Penned, or should I say, photographically gathered together in its glossy pages are images that will stir memories (and, let’s be honest, not ALL of them universally bad).

The author is Rab Kerr who himself spent years inside.

The photos were mostly taken after all three jails closed and Rab’s camera evokes vivid images of the desolate places they were.

Prisons, of course, were not built as holidays camps but republican prisoners maintained a discipline that helped to make doing time that mush easier, or doing “Bird” as we colloquially called it.

There are pictures of the insides and outsides of the jails, showing the massive security that the authorities needed to keep the prisoners in. This we know led on to inspire the ingenuity of republican escapees managing to defy massive odds. But escapes, well documented in other books, there were – and many.

Glancing at the pictures, readers are given a sense of daily life for the

inhabitants and their ‘landlords’.

What they can’t capture is, of course, the inside stories … the daily chore of slopping-out, lousy meals and the ever-watchful eyes of the screws as the daily battle between “Them” and “Us” wearily chalked up another day.

But Rab has tried to give a context allowing the reader to grasp something of the conditions for the men and women prisoners’ struggle, albeit in pictures.

I think of the old adage: “one good picture is worth a thousand words”.

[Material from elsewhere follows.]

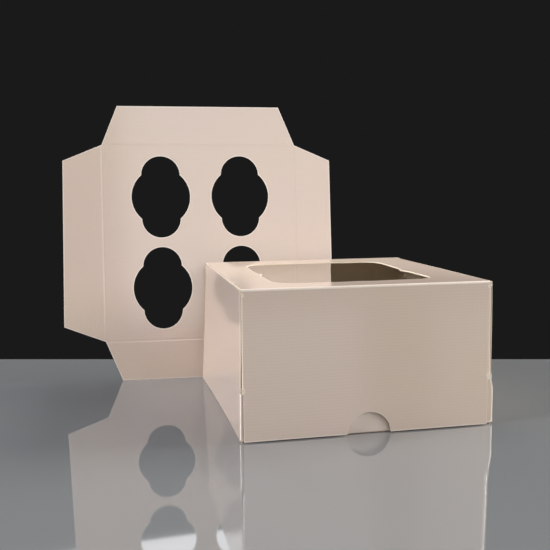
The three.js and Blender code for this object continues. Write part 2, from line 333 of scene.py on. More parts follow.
def laid_lines(finish, along, pitch):
    """Ridges across one flat direction: half of 1 + sin(2 pi u / pitch)."""
    return (along * (2 * math.pi / pitch)).sine() * 0.5 + 0.5


def hanging(finish, place, hollow):
    """A bump of height slope * y + curve * y^2 along the depth y, times hollow."""
    depth = finish.node("ShaderNodeSeparateXYZ", {}, place, out=1)
    curve = (depth * HANG_SLOPE + depth * depth * HANG_CURVE) * hollow
    return finish.node("ShaderNodeBump", {}, Strength=1.0, Distance=1.0, Height=curve)


def board_face(name, hollow=0.0):
    """The coated face, and with hollow > 0 that of a panel that hangs in a slow curve.

    A clear coat over the board makes the pearl. Its mirror image doesn't follow a bump, so a
    hollow panel has its gloss in the board's own layer, which does.
    """
    finish = Finish(name)
    sheet = finish.node("ShaderNodeUVMap", {"uv_map": "sheet"})
    place = finish.node("ShaderNodeTexCoord", {}, out=3)
    u = finish.node("ShaderNodeSeparateXYZ", {}, sheet, out=0)
    v = finish.node("ShaderNodeSeparateXYZ", {}, sheet, out=1)
    wander = finish.noise(place, 260.0) * 0.0012
    grain = laid_lines(finish, u + wander, GRAIN_PITCH)
    cross = laid_lines(finish, v + wander, GRAIN_CROSS_PITCH)
    speckle = finish.noise(place, 900.0, detail=3.0)
    tooth = grain * 0.4 + cross * 0.4 + speckle * 0.5
    drift = (finish.noise(place, 16.0, detail=3.0) * 2.2 - 0.6).clamped()
    cream = finish.mix(drift, PINK_CREAM, YELLOW_CREAM)
    cream = finish.mix((tooth * 0.6 - 0.25).clamped(), cream, GRAIN_SHADE)
    # painted highlight: where the attribute "cut" is high, the cream turns lighter
    edge = finish.node("ShaderNodeAttribute", {"attribute_name": "cut"}, out=2)
    cream = finish.mix((edge * 1.6).clamped(), cream, EDGE_HIGHLIGHT_CREAM)
    slow = hanging(finish, place, hollow)
    bump = finish.node(
        "ShaderNodeBump", {}, Strength=0.12, Distance=0.0002, Height=tooth, Normal=slow
    )
    if hollow:
        gloss = {"Roughness": tooth * 0.02 + 0.08, "IOR": PEARL_IOR}
    else:
        gloss = {"Roughness": tooth * 0.06 + 0.40, "Metallic": 0.12}
        gloss.update(Coat_Weight=1.0, Coat_Roughness=0.12, Coat_IOR=PEARL_IOR)
    shader = finish.node("ShaderNodeBsdfPrincipled", {}, Base_Color=cream, Normal=bump, **gloss)
    return finish.ends_with(shader)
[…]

Rab is to be congratulated for this essay and it should encourage many other prisoners to start writing their memoirs before they are all lost.

This is time to grab the pen, or in Rab’s case, the camera.

[On a personal note, it with a sense of vindication that I noted just how close four institutions were at the beginning of my life in north Belfast. Those institutions were: the Mater Hospital (where I was born), St. Malachy’s College (where I was “educated”), Crumlin Road Courthouse (where I was sentenced) and the Crumlin Road Jail next door (where I served my time).]

All proceeds from Rab’s book are going towards the refurbishing of the memorial in Twinbrook. The book is printed in A4 landscape, is in full colour, and has 104 pages with 141 Photographs. The ISBN is 9780956806901, is published by MSF Press and costs £15.